212 and (314 or 361) and (PHYS 151 or PHYS 170).
Student Learning Objectives
- be able to extend an existing game program by adding AI code
- be able to program goal-oriented movement of non-player characters
- be able to write code to find near-optimal paths using A* search and other techniques
- be able to write decision making code utilizing decision trees, state machines, fuzzy logic, production systems, and/or scripts
- understand and apply machine learning algorithms to games
- experience AI program competitions
- Students can apply knowledge of computing and mathematics appropriate to the discipline
- Students can analyze a problem and identify and define the computing requirements appropriate to its solution
- Students can design, implement, and evaluate a computer-based system, process, component, or program to meet desired needs
- Students can function effectively on teams to accomplish a common goal
- Students can communicate effectively with a range of audiences
- Students can use current techniques, skills, and tools necessary for computing practice
- required: Artificial Intelligence for Games, Second Edition, by Ian Millington and John Funge, publisher: Morgan Kaufmann, ISBN: 9780123747310.
- required: Presenting to Win, The Art of Telling Your Story, Updated and Expanded Edition (earlier editions are fine too), by Jerry Weissman, publisher: FT Press (Pearson Education), ISBN: 9780137144174.
The course grade will be based 15% on assignments, 5% on quizzes, 10% on the Midterm exam, 20% on the Final exam, 40% on oral presentations (see the Oral-Focus section below for breakdown) and 10% on the final game AI Shootout.

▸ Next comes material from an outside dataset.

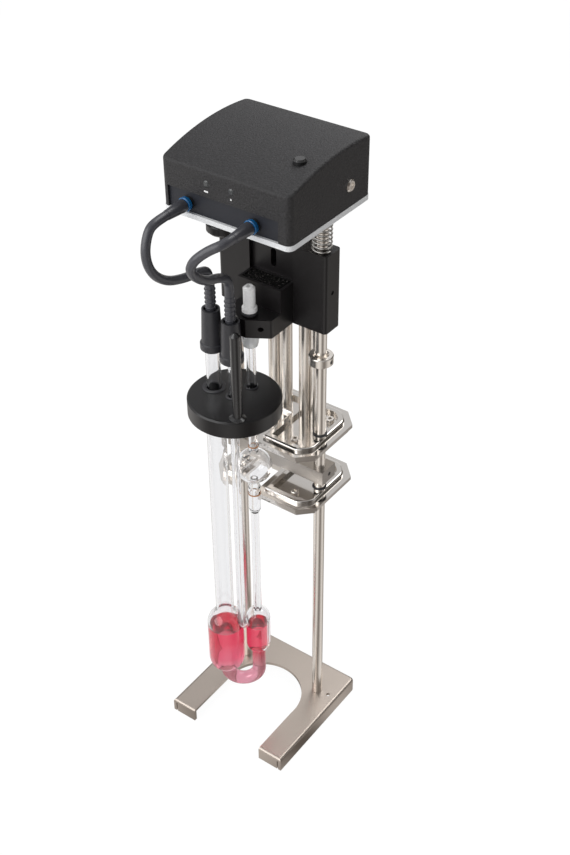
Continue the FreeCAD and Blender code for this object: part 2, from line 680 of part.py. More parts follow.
def make_cover():
    edge = s.cover_inset
    shell = side_block("CoverShell", half_head - edge, side_profile(
        cover_front, s.head_rear - edge, base_top, edge * 0, s.cover_crown))
    round_edges(shell, s.head_corner - edge, is_upright_corner)
    low = base_top.value + 20

    def on_top(candidate):
        return candidate.BoundBox.ZMin > low and not is_upright(candidate)
    round_edges(shell, s.cover_edge, on_top)
    wall = s.cover_wall
    cavity = side_block("CoverCavity", half_head - edge - wall, side_profile(
        wall_back, s.head_rear - edge - wall, base_top - 1, wall, s.cover_crown))
    recess = box(s.recess_left, cover_front - 1, base_top - 1, s.recess_right - s.recess_left,
                 1 + s.recess_depth + s.panel_thick + s.fit_gap / 2,
                 recess_high - base_top + 1)
    fittings = [cylinder(s.fitting_radius + s.fit_gap / 2, s.cover_front_wall + 2, x,
                         cover_front - 1, fitting_z, ALONG_Y)
                for x in (s.fitting_left_x, s.fitting_right_x)]
    lamps = [cylinder(s.lamp_radius + s.fit_gap / 2, 2 * s.cover_front_wall, x,
                      cover_front - 1, lamp_z, ALONG_Y)
             for x in (s.lamp_left_x, s.lamp_right_x)]
    button_hole = cylinder(s.button_radius + s.slide_gap, 20, s.button_x, s.button_y,
                           button_flange_z)
    side_holes = [cylinder(1.7, 12, x, s.side_screw_y, side_screw_z, ALONG_X)
                  for x in (-half_head - 2, half_head - 10)]
    keep("head_cover", cut(shell, cavity, recess, *fittings, *lamps, button_hole, *side_holes))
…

There will be 6 assignments, 3 short programming assignments and 3 writing assignments (see the Writing-Intensive section below for details). The 3 programming assignments will build toward the Shootout. ICS 462 is writing intensive, so the 3 writing assignments will each be 5-6 pages each with revisions required based on my feedback. The midterm and final will also require some short essay responses. Students must adequately complete all writing assignments to pass the course with a D grade or better. Students who do not complete all writing assignments will get a D- or an F and will not earn W Focus credit. Completing writing assignments satisfactorily includes satisfying the minimum page requirements and submitting revisions following feedback. The grading will be on an absolute scale; if you get 60% or better, then you will get at least a C (unless you do not complete all of your writing assignments satisfactorily, in which case you will get an F regardless of your point average). Above passing, the following scale will be used. This scale may be adjusted so that thresholds are lowered, but I will never raise the thresholds (not even if it means the whole class will get As, which would make me very happy as it would mean that every student has mastered the material).
As=85-100%, Bs=70-85%, Cs=55-70% (60% for C), Ds=45-55%.
The take-home quizzes will be graded as pass (100% credit) or fail (0 credit) with a pass given if you show a reasonable effort toward the solution (so you do not have to get the correct solution for a pass). Quizzes can be turned in either electronically by uploading them to Laulima before the start of class or on paper at the very start of class. Quiz questions will reappear in the Midterm and Final exams with very slight modifications (e.g. changing the numbers of the question parameters), so it will be wothwhile spending the time to work out the quiz problems.
The Midterm exam will cover all material prior to the Midterm date and the Final exam will be comprehensive. Only modified quiz questions will appear on the Midterm and Final exams, so everyone should ace the exams!
Final AI Shootout
ICS 462 will include a final game AI Shootout. Small (3-5 students) teams will implement AI for the open source BZFlag Multiplayer 3D Tank Game and all teams will compete in a Shootout. Every team that has a running implementation will get at least 5 points (0 points for non-running implementations). The top team will get 15 points, which is 5 points extra credit. The remaining teams will be linearly scaled down from 15 to 5 points based on their BZFlag score in the Shootout game.
This is an Oral-focus class, so students will give short presentations to the class worth 40% of your total grade. There will be 4 presentations: 2 individual and 2 small group. The first presentation (5% grade) will be to persuade your classmates, who will play the part of fellow developers in a Game Studio, to select your choice of a game feature to implement in the game that is being implemented by the Game Studio. The second presentation (5% grade) will be a code review of one of your programming assignments. The third presentation (20%) will be with your group presenting the AI techniques that you used for your Shootout. The fourth presentation (10%) will be a post-mortem analysis of what worked and what didn't work in the Shootout.
This is a Writing-Intensive class, so students will write at least 16 pages (4,000 words) and revise all writing following my feedback. Each writing assignment will be 5-6 pages. The first writing assignment will be to critique a game of your choice on its AI. The second writing assignment will be to compare and contrast two or more different AI techniques for a particular game purpose. The third writing assignment will be a report on what you did for your AI implementation for the final game AI Shootout.